H-Scenes and other things
The h in Tears to Tiara is decent, except the first scene which is bad. The first scene just kinda happens with no lead up and ends as abruptly. It gives the completely wrong idea about the h in general, since every other scene is a few leagues better then the first. I would not be surprised if there were a few people who dropped the game after the first scene based on how bland it was.
The others are good, though not extremely varied. Art is extremely bright, the music is okay and the voice acting is decent. Most scenes are vanilla, but the game has a tentacle scene, and one of the heroines has only light S&M scenes. All girls get at least two scenes save for one. For some reason there is only one scene with multiple girls(threesome). All the girls know that you are married to at least more then one of them and yet there is no big harem scene or anything. While I personally don’t care for h scenes with a lot of characters(the writing gets a scattered and bad usually), if feels like a missed opportunity.

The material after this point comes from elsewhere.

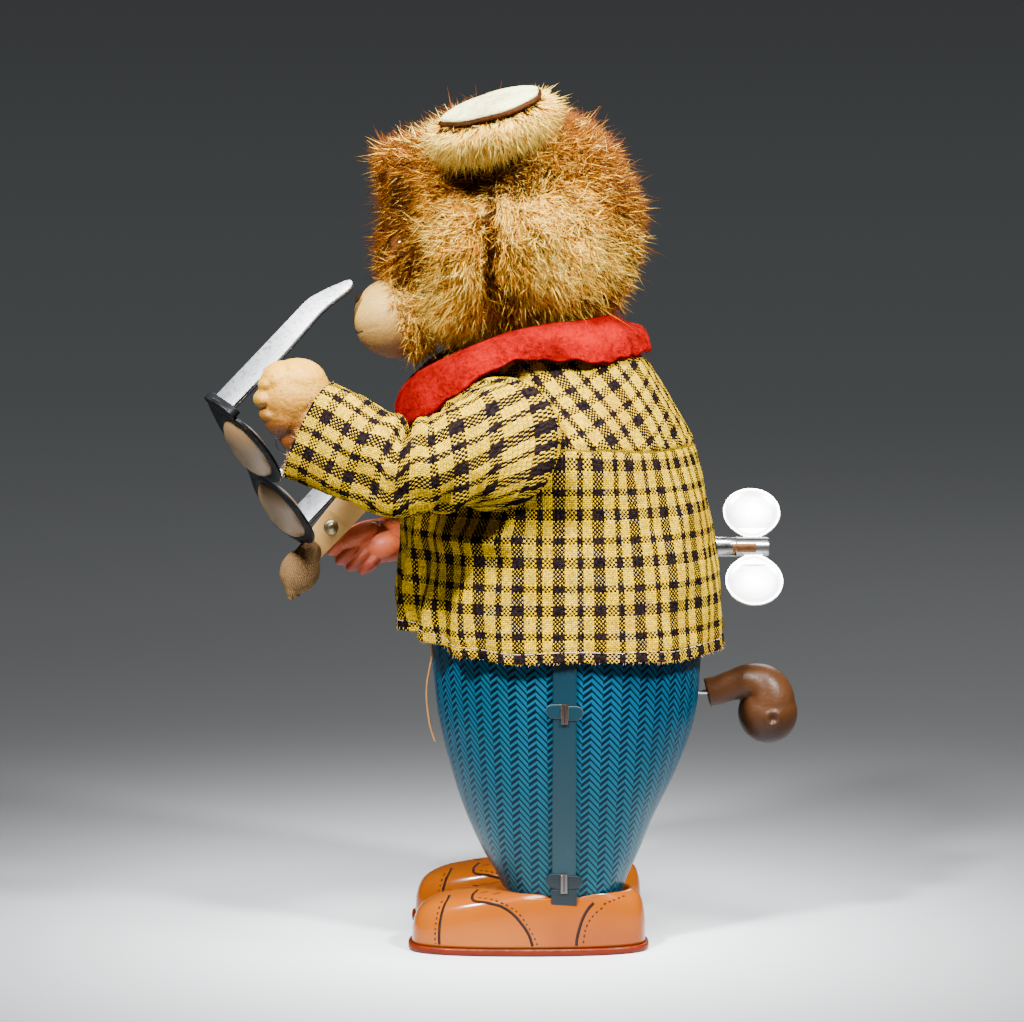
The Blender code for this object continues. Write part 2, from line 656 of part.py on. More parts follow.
def rim_shape(radii, centre, count=20):
    """A ring outline that is flatter along its top, with its upper corners lifted."""
    points = []
    for i in range(count):
        a = 2 * math.pi * i / count
        lift = 1.0 + 0.10 * abs(math.cos(a)) * max(math.sin(a), 0.0)
        points.append((centre[0] + radii[0] * math.cos(a) * lift, centre[1] + radii[1] * math.sin(a) * lift))
    return points


def spectacles():
    """A stamped frame with two rims and a bridge, a domed lens in each rim, and two flat temples."""
    frame = as_mesh(flat_piece("spectacle_frame", [rim_shape(RING_RADII, RING_CENTRES[0])], 0.8, BLACK_TIN,
                               spectacle_frame_matrix()))
    other = as_mesh(flat_piece("second_rim", [rim_shape(RING_RADII, RING_CENTRES[1])], 0.8, BLACK_TIN,
                               spectacle_frame_matrix()))
    top = [(-0.4, -4.2), (5.0, -2.0), (SPECTACLE_WIDTH / 2, 1.6), (SPECTACLE_WIDTH - 5.0, -2.0),
           (SPECTACLE_WIDTH + 0.4, -4.2), (SPECTACLE_WIDTH + 0.4, 4.4), (SPECTACLE_WIDTH - 9.0, 4.6),
           (SPECTACLE_WIDTH / 2, 5.6), (9.0, 4.6), (-0.4, 4.4)]
    brow = as_mesh(flat_piece("brow_bar", [top], 0.8, BLACK_TIN, spectacle_frame_matrix()))
    combine(frame, other, "UNION")
    combine(frame, brow, "UNION")
    opening = (RING_RADII[0] - RIM, RING_RADII[1] - RIM)
    for side, (w, h) in zip(("left", "right"), RING_CENTRES):
        hole = as_mesh(flat_piece(side + "_opening", [rim_shape(opening, (w, h))], 4.0, BLACK_TIN,
                                  spectacle_frame_matrix()))
        combine(frame, hole)
        dome = [(0.0, 3.9), (3.6, 3.6), (6.6, 2.8), (8.8, 1.0), (8.8, 0.0), (8.6, -0.2), (8.0, -0.2), (7.4, 0.6),
                (5.6, 2.1), (3.0, 2.8), (0.0, 3.1)]
        lens = loft(side + "_lens", dome_rings(dome), LENS, caps=True)
        lens.matrix_world = spectacle_frame_matrix(w, h)
    temple_outline = [(-TEMPLE_WIDTH / 2, 1.0), (TEMPLE_WIDTH / 2, 1.0), (TEMPLE_WIDTH / 2, TEMPLE_STRAIGHT),
                      (TEMPLE_WIDTH / 2, TEMPLE_STRAIGHT + 5.0), (1.2, TEMPLE_STRAIGHT + 10.7),
                      (-1.2, TEMPLE_STRAIGHT + TEMPLE_TIP - 1.6), (-2.4, TEMPLE_STRAIGHT + TEMPLE_TIP - 0.7),
                      (-3.5, TEMPLE_STRAIGHT + TEMPLE_TIP - 1.2), (-4.1, TEMPLE_STRAIGHT + TEMPLE_TIP - 3.0),
                      (-2.8, TEMPLE_STRAIGHT + 6.0), (-TEMPLE_WIDTH / 2, TEMPLE_STRAIGHT - 6.0)]
    for side, w in (("left", 0.0), ("right", SPECTACLE_WIDTH)):
        axes = Matrix((UPWARD, TEMPLE_DIRECTION, ACROSS * -1)).transposed().to_4x4()
        place = Matrix.Translation(spectacle_point(w, 0.2) * MM) @ axes
        flat_piece(side + "_temple", [temple_outline], 0.6, TIN_PLATE, place)


def dome_rings(profile, count=14):
    """An oval lens: its outer skin, its flange, then its inner skin back to the middle."""
    ratio = (RING_RADII[1] - RIM) / (RING_RADII[0] - RIM)
    rings = []
    for radius, height in profile:
        radius = max(radius, 0.05)
        scale = (RING_RADII[0] - RIM - GAP) / 8.8
        rings.append([(radius * scale * math.cos(a), radius * scale * ratio * math.sin(a), height)
                      for a in (2 * math.pi * i / count for i in range(count))])
    return rings


def polishing_cloth():
    """A chamois strap from the right hand, with a stuffed pad sewn on its end and a rivet through it."""
    along = Vector((0, 0.655, 0.756))
    turn = Matrix((Vector((1, 0, 0)), along.cross(Vector((1, 0, 0))), along)).transposed()
    strap = box("polishing_cloth", (-20.2, -64.6, 111.0), (1.2, 8.0, 22.0), CREAM_FELT, turn, bevel=0.3)
    lean = Matrix.Rotation(math.radians(-22), 3, "X")
    pad = ellipsoid("cloth_pad", (-19.6, -73.8, 97.8), (4.2, 5.6, 7.4), turn=lean, segments=14, rings=10)
    combine(strap, pad, "UNION")
    rivet = ellipsoid("cloth_rivet", (-19.6 + GAP, -64.6, 111.0), (1.1, 1.5, 1.5), BRASS, segments=14, rings=8)
    combine(rivet, box("rivet_base", (-23.0, -64.6, 111.0), (7.4, 8, 8)))


# ---------------------------------------------------------------- head

def head_ellipsoid(name, margin):
    return ellipsoid(name, HEAD_CENTRE, [r + margin for r in HEAD_RADII], None, None, 24, 14)


def head():
    arc = [math.radians(a) for a in range(-66, 97, 18)]
    cx, cy, cz = SHELL_CENTRE
    outer = [(SHELL_RADIUS * math.cos(a), cz + SHELL_RADIUS * math.sin(a)) for a in arc]
    inner_radius = SHELL_RADIUS - TIN
    inner = [(inner_radius * math.cos(a), cz + inner_radius * math.sin(a)) for a in arc]
    wall = TIN
    profile = [(NECK_RADIUS, NECK[2] - 3.2), (NECK_RADIUS, cz - 28.0), *outer[:-1], (0.05, outer[-1][1]),
               (0.05, inner[-1][1]), *inner[-2::-1], (NECK_RADIUS - wall, cz - 27.5),
               (NECK_RADIUS - wall, NECK[2] - 3.2)]
    rings = [[(cx + r * math.cos(a), cy + r * math.sin(a), z) for a in (2 * math.pi * i / 14 for i in range(14))]
             for r, z in profile]
    shell = loft("head_shell", [*rings, rings[0]], TIN_PLATE)
    weld = shell.modifiers.new("close", "WELD")
    weld.merge_threshold = 1e-6

    plush = ellipsoid("head_plush", HEAD_CENTRE, HEAD_RADII, FUR, segments=24, rings=14)
    combine(plush, ellipsoid("shell_space", SHELL_CENTRE, [SHELL_RADIUS + 1.2] * 3, segments=16, rings=10))
    combine(plush, cylinder("neck_space", (cx, cy, 150), (cx, cy, 176), NECK_RADIUS + 1.2))

    muzzle = ellipsoid("muzzle", MUZZLE_CENTRE, MUZZLE_RADII, MUZZLE_VINYL, segments=18, rings=12)
    combine(muzzle, head_ellipsoid("head_face", 0.4))
    nose = ellipsoid("nose", (0, -54.9, 178.2), (4.2, 3.4, 2.8), DARK_VINYL, segments=14, rings=8)
    combine(nose, ellipsoid("muzzle_front", MUZZLE_CENTRE, [r + 0.3 for r in MUZZLE_RADII], segments=18, rings=12))
    for side, sign in (("left", 1), ("right", -1)):
        eye = ellipsoid(side + "_eye", (sign * 13.0, -46.6, 190.0), (4.0, 4.0, 4.0), DARK_VINYL, segments=14, rings=8)
        combine(eye, head_ellipsoid(side + "_eye_seat", 0.4))
        lean = Matrix.Rotation(math.radians(19), 3, "X") @ Matrix.Rotation(math.radians(sign * 16), 3, "Y")
        x, y, z = EAR_CENTRE
        fur = ellipsoid(side + "_ear_fur", (sign * (x - 1.6), y, z - 5.6), (14.0, 17.0, 4.6), FUR, lean, 18, 8)
        combine(fur, head_ellipsoid(side + "_ear_seat", 0.4))
        felt = ellipsoid(side + "_ear_felt", (sign * x, y, z), (10.5, 13.8, 0.8), CREAM_FELT, lean, 18, 6)
        combine(felt, head_ellipsoid(side + "_felt_seat", 0.4))
    cylinder("neck_pin", (-9.2, *NECK[1:]), (9.2, *NECK[1:]), 1.0, STEEL, segments=14)


def neck_post():
    post = cylinder("neck_post", (0, NECK[1], 151.6), (0, NECK[1], NECK[2] + 4), 2.6, STEEL)
    combine(post, cylinder("neck_flange", (0, NECK[1], 151.0), (0, NECK[1], 152.2), 13.0), "UNION")
    combine(post, cylinder("neck_bore", (-9, *NECK[1:]), (9, *NECK[1:]), 1.3, segments=14))


# ---------------------------------------------------------------- tail

def tail():
    run = smooth_run([(0, 39.6, 67.2), (0, 46.5, 69.6), (0, 52.5, 70.2), (0, 55.8, 66.8), (0, 56.4, 62.0)], 3)
    stem = as_mesh(tube("tail", run, 4.1, BROWN_VINYL))
    combine(stem, ellipsoid("tail_ball", (0, 56.4, 61.6), (7.6, 8.1, 8.4), segments=16, rings=10), "UNION")
    combine(stem, cylinder("tail_bore", (0, 30.0, TAIL_AXIS_Z), (0, 46.0, TAIL_AXIS_Z), 1.1, segments=12))
    tube("tail_wire", [(0, 31.0, TAIL_AXIS_Z), (0, 36.0, TAIL_AXIS_Z), (0, 44.8, TAIL_AXIS_Z)], 0.6, STEEL)


feet()
body_shell()
seam_fittings()
jacket()
collar()
sleeves()
hem_thread()
motor_frame()
mainspring()
key()
winding_train()
running_train()
arms()
left_hand()
right_hand()
spectacles()
polishing_cloth()
head()
neck_post()
tail()

toy = bpy.data.objects.new("toy", None)
toy.location = mm(0.0, BODY_TO_WORLD_Y, 0.0)
bpy.context.scene.collection.objects.link(toy)
for thing in [*parts.objects, *cutters.objects]:
    thing.parent = toy
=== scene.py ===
"""Looks of the wind-up tin toy: a plush-headed bear in a plaid jacket that polishes its spectacles.

Lengths below are millimetres in the body's own frame, as in the CAD: side seams in the plane Y = 0,
mid-plane X = 0, facing -Y, standing on Z = 0. place() turns them into the frame's metres.
"""
import json
import math

import bmesh
import bpy
import numpy as np
from mathutils import Matrix, Vector, noise
from mathutils.bvhtree import BVHTree


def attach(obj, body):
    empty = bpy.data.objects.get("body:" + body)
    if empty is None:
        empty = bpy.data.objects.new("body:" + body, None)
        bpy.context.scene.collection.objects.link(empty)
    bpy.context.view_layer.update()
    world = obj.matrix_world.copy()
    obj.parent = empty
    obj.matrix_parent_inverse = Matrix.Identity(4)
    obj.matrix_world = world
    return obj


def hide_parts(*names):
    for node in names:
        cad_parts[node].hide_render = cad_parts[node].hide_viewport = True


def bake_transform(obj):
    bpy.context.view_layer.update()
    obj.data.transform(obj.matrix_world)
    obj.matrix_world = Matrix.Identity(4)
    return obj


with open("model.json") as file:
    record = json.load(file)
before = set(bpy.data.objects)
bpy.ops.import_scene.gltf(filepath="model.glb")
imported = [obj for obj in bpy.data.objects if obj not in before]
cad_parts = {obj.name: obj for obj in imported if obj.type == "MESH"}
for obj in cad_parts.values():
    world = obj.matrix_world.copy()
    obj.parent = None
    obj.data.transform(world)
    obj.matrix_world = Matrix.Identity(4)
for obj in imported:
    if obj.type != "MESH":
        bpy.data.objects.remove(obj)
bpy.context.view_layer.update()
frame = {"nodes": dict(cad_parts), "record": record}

MM = 0.001
BODY_TO_WORLD_Y = 15.5
TAU = 2 * math.pi
SIDES = (("left", 1), ("right", -1))


def place(points):
    """Body-frame millimetres to the frame's metres."""
    moved = np.array(points, float)
    moved[..., 1] += BODY_TO_WORLD_Y
    return moved * MM


def shown(name, data):
    """A new object of the scene."""
    thing = bpy.data.objects.new(name, data)
    bpy.context.scene.collection.objects.link(thing)
    return thing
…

Personally, I don’t like Tears to Tiara as much as Utawarerumono. Utaware is a much more focused experience with a bit of faffing and a better twist while Tears is a lot of faffing and then plot and twist and serious things happen. You also can spend a lot of time farming in Tears, which does not lend itself to a better story experience. Tears is a mechanically better game though, and the plot’s not bad I just don’t care for how much of it is told in flashback. Only like 10% of the important plot points are in the present, everything else is set in the past.
Tears to Tiara is a good game to play. It’s not super long and can be funny once in a while, and has a cool castle siege section that feels cool. It’s gameplay is solid, and unlike most hrpg’s its not turn based which some people might be very happy about. Is it a great game? No, but it is fun and can be a real challenge sometimes. I just don’t have much affection for the game compared to Utaware and I can’t help compare them due to being from the same company.
Save contains all cgs/scenes/music in galleries plus the Tower of Leaf weapons available upon new game.